Know your (perhaps new) editor. Editors seem to come and go. If you have a new editor since your first edition was published, talk to the editor about what she or he thinks about the first edition and would like to see in the next edition. Also be sure to have a clear idea about the editor’s plan and schedule for the revision.

Your publisher may have changed since the first edition of your textbook was printed. The integration of lists after acquisitions can be difficult, as the (now-larger) publisher may have books that compete with one another. This might affect the enthusiasm that your editor will have for having your book come out in a new edition. Be aware of what makes your book different from, and better than, competing books by the same publisher, and be ready to communicate that to your editor.

Obtain (or hopefully you have kept) a workable electronic file of the publisher’s copyedited version of the previous edition. This may be less of a problem now than in years past, but your life will be a lot easier if your publisher can give you a workable electronic file of the previous edition or if you kept one handy on your flash drive.

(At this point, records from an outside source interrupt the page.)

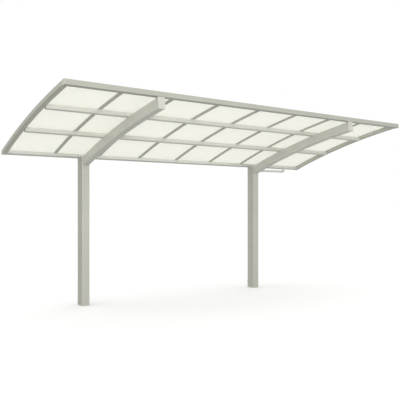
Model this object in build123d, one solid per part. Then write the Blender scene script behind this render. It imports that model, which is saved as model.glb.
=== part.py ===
from build123d import *
import math
import os

os.makedirs("parts", exist_ok=True)

# ---------------------------------------------------------------------------
# Cantilevered arched carport on two rear posts.  Millimetres.
# Origin: centre of the left post's foot, on the ground.
# +X along the length of the roof, +Y to the rear (gutter side), +Z up.
# ---------------------------------------------------------------------------

# roof grid along the length
BAYS = 8                    # panels along the length
BAY = 707.5                 # rafter to rafter
ROOF_CX = 1688.0            # middle of the roof, half way between the posts
FRAME_W = 64.0              # width of a side frame, outside the outermost line

# roof arc, seen from the side; every "offset" below is measured square to it, upwards
ROOF_R = 12300.0            # radius
ARC_REAR = (0.0, 2304.7)    # (y, z) over the posts
ARC_FRONT = (-2297.0, 2861.9)

# posts
POST_X = (0.0, 3376.0)
POST_W = 120.0              # along X
POST_D = 175.0              # along Y
POST_WALL = 3.0
POST_R = 6.0
POST_TOP = 2228.0
FOOT_T = 12.0               # plate that closes the foot
HEAD_FRONT_Z = 2262.0       # post head: top at the front face of the post
HEAD_WALL = 4.0

# arms (curved box beams)
ARM_W = 90.0
ARM_TOP = -64.0             # offset of the top face
ARM_D = 136.0
ARM_WALL = 3.0
ARM_R = 5.0
ARM_TIP_Y = -2283.0
PLATE_T = 8.0               # fixing plate between post and arm

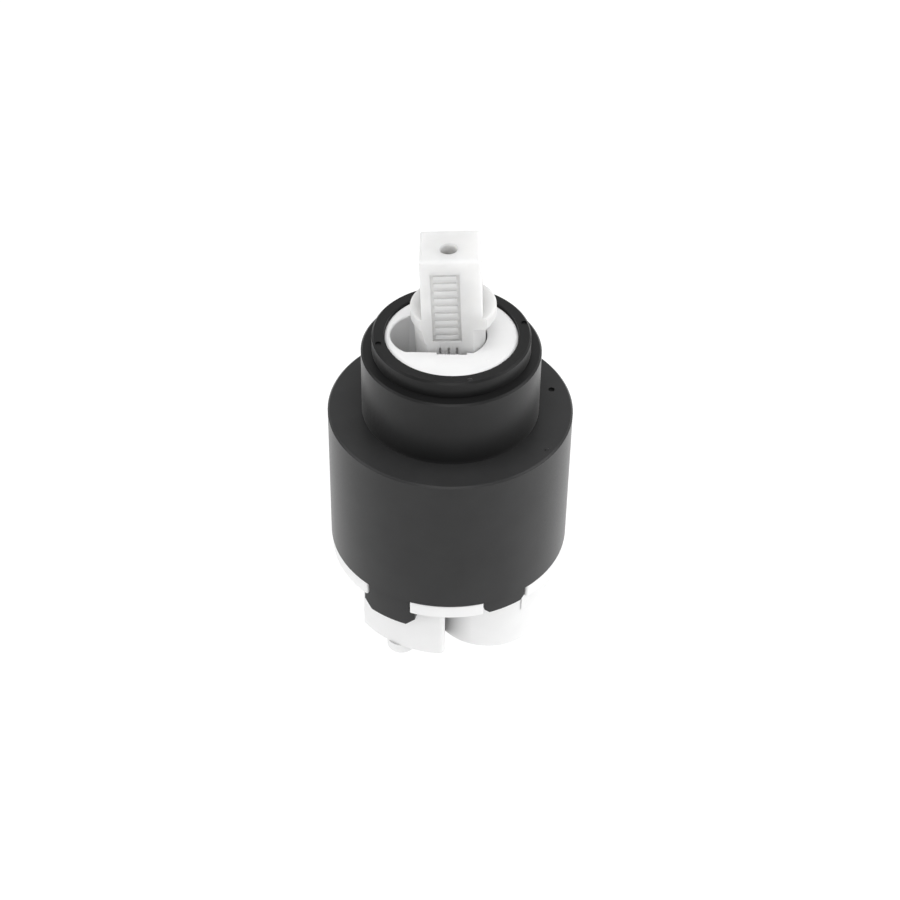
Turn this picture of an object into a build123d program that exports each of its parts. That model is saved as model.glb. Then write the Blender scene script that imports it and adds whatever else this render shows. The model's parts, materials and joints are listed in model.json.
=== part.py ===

Don’t start writing too soon (especially regarding data and statistics), but don’t start too late either. If you start writing too soon, your material will be that much more out of date by the time the book is printed, which can be as much as a year after you finish your manuscript and thus more than a year since you wrote a chapter containing the material. If you start writing too late, you won’t make the deadline for the completion of your revision.

Keep track of instructors who wrote to you, especially those who wondered when the next edition was coming out. Respond promptly to any instructors who wrote you, and let them know when the new edition is about to be published. Make clear to them that you appreciate any comments or suggestions they might have about your book.

It’s difficult to predict accurately whether a textbook will sell well or poorly. Even if your first edition did well, the next edition might not. The odds are, though, that it will do well if the first edition succeeded.